Un investissement journalier de 200 000 FCfa
« Je suis une femme de caractère. Donc, c’est difficile d’avoir une belle photo », rigole-t-elle avec notre photographe. De 1999 à 2021, Fama a fait son chemin puisqu’elle est passée d’un investissement journalier de 10 000 à environ 200 000 FCfa. Son dépôt à Sébikotane est le point de convergence de plusieurs acteurs du business de la ferraille. « Je me lève tôt le matin, je reçois plusieurs vendeurs et récupérateurs. Je les paie au comptant », informe-t-elle. La cinquantaine de kilogrammes récupérés est revendue tous les deux jours à ses clients établis à Thiaroye Gare. « Tous les fers, aluminium ou cuivre récupérés sont revendus à Thiaroye Gare. Du coup, je rentre avec un bénéfice plus ou moins important », dit-elle, visage souriant, évitant autant que possible de donner un montant exact. Ce n’est pas important à ses yeux. L’essentiel, dit-elle, est de pouvoir subvenir à ses besoins. Et elle « le fait si bien ». « C’est grâce à cette activité que j’ai pu prendre en charge l’éducation de mes enfants. Ils sont même devenus grands. Elle me permet également d’assister mon mari dans les dépenses », se réjouit la dame proche de la cinquantaine.
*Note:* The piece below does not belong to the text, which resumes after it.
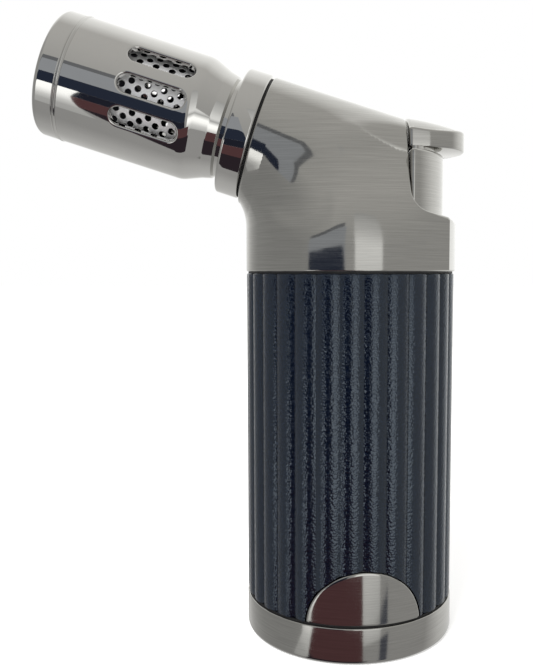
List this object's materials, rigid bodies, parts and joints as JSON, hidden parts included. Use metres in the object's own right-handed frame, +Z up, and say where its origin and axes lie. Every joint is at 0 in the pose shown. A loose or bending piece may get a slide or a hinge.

Dans sa tête, les projets défilent. Elle a l’ambition d’étendre son activité en ayant plusieurs dépôts afin de maximiser ses gains pour aider ses proches et même créer des emplois. Certes, elle est femme, mais elle est bien vue par ses collaborateurs. Chapeau sur la tête, un jeune homme confronte le marteau à un métal. Tout suant, il tient à témoigner sur une connaissance vieille de près de 10 ans. « Je la vois presque tous les jours, très active au milieu des hommes. Elle n’hésite pas à aller à la confrontation si la situation l’exige. Elle est brave, indépendante et travailleuse », dit-il tout actif tenant à préserver l’anonymat. Fama Kobar veut préserver autant que possible cette réputation. D’où sa ferme conviction : « Dans la vie, il faut croire en soi, persévérer et travailler. Et la réussite suivra forcément avec une très belle réputation ».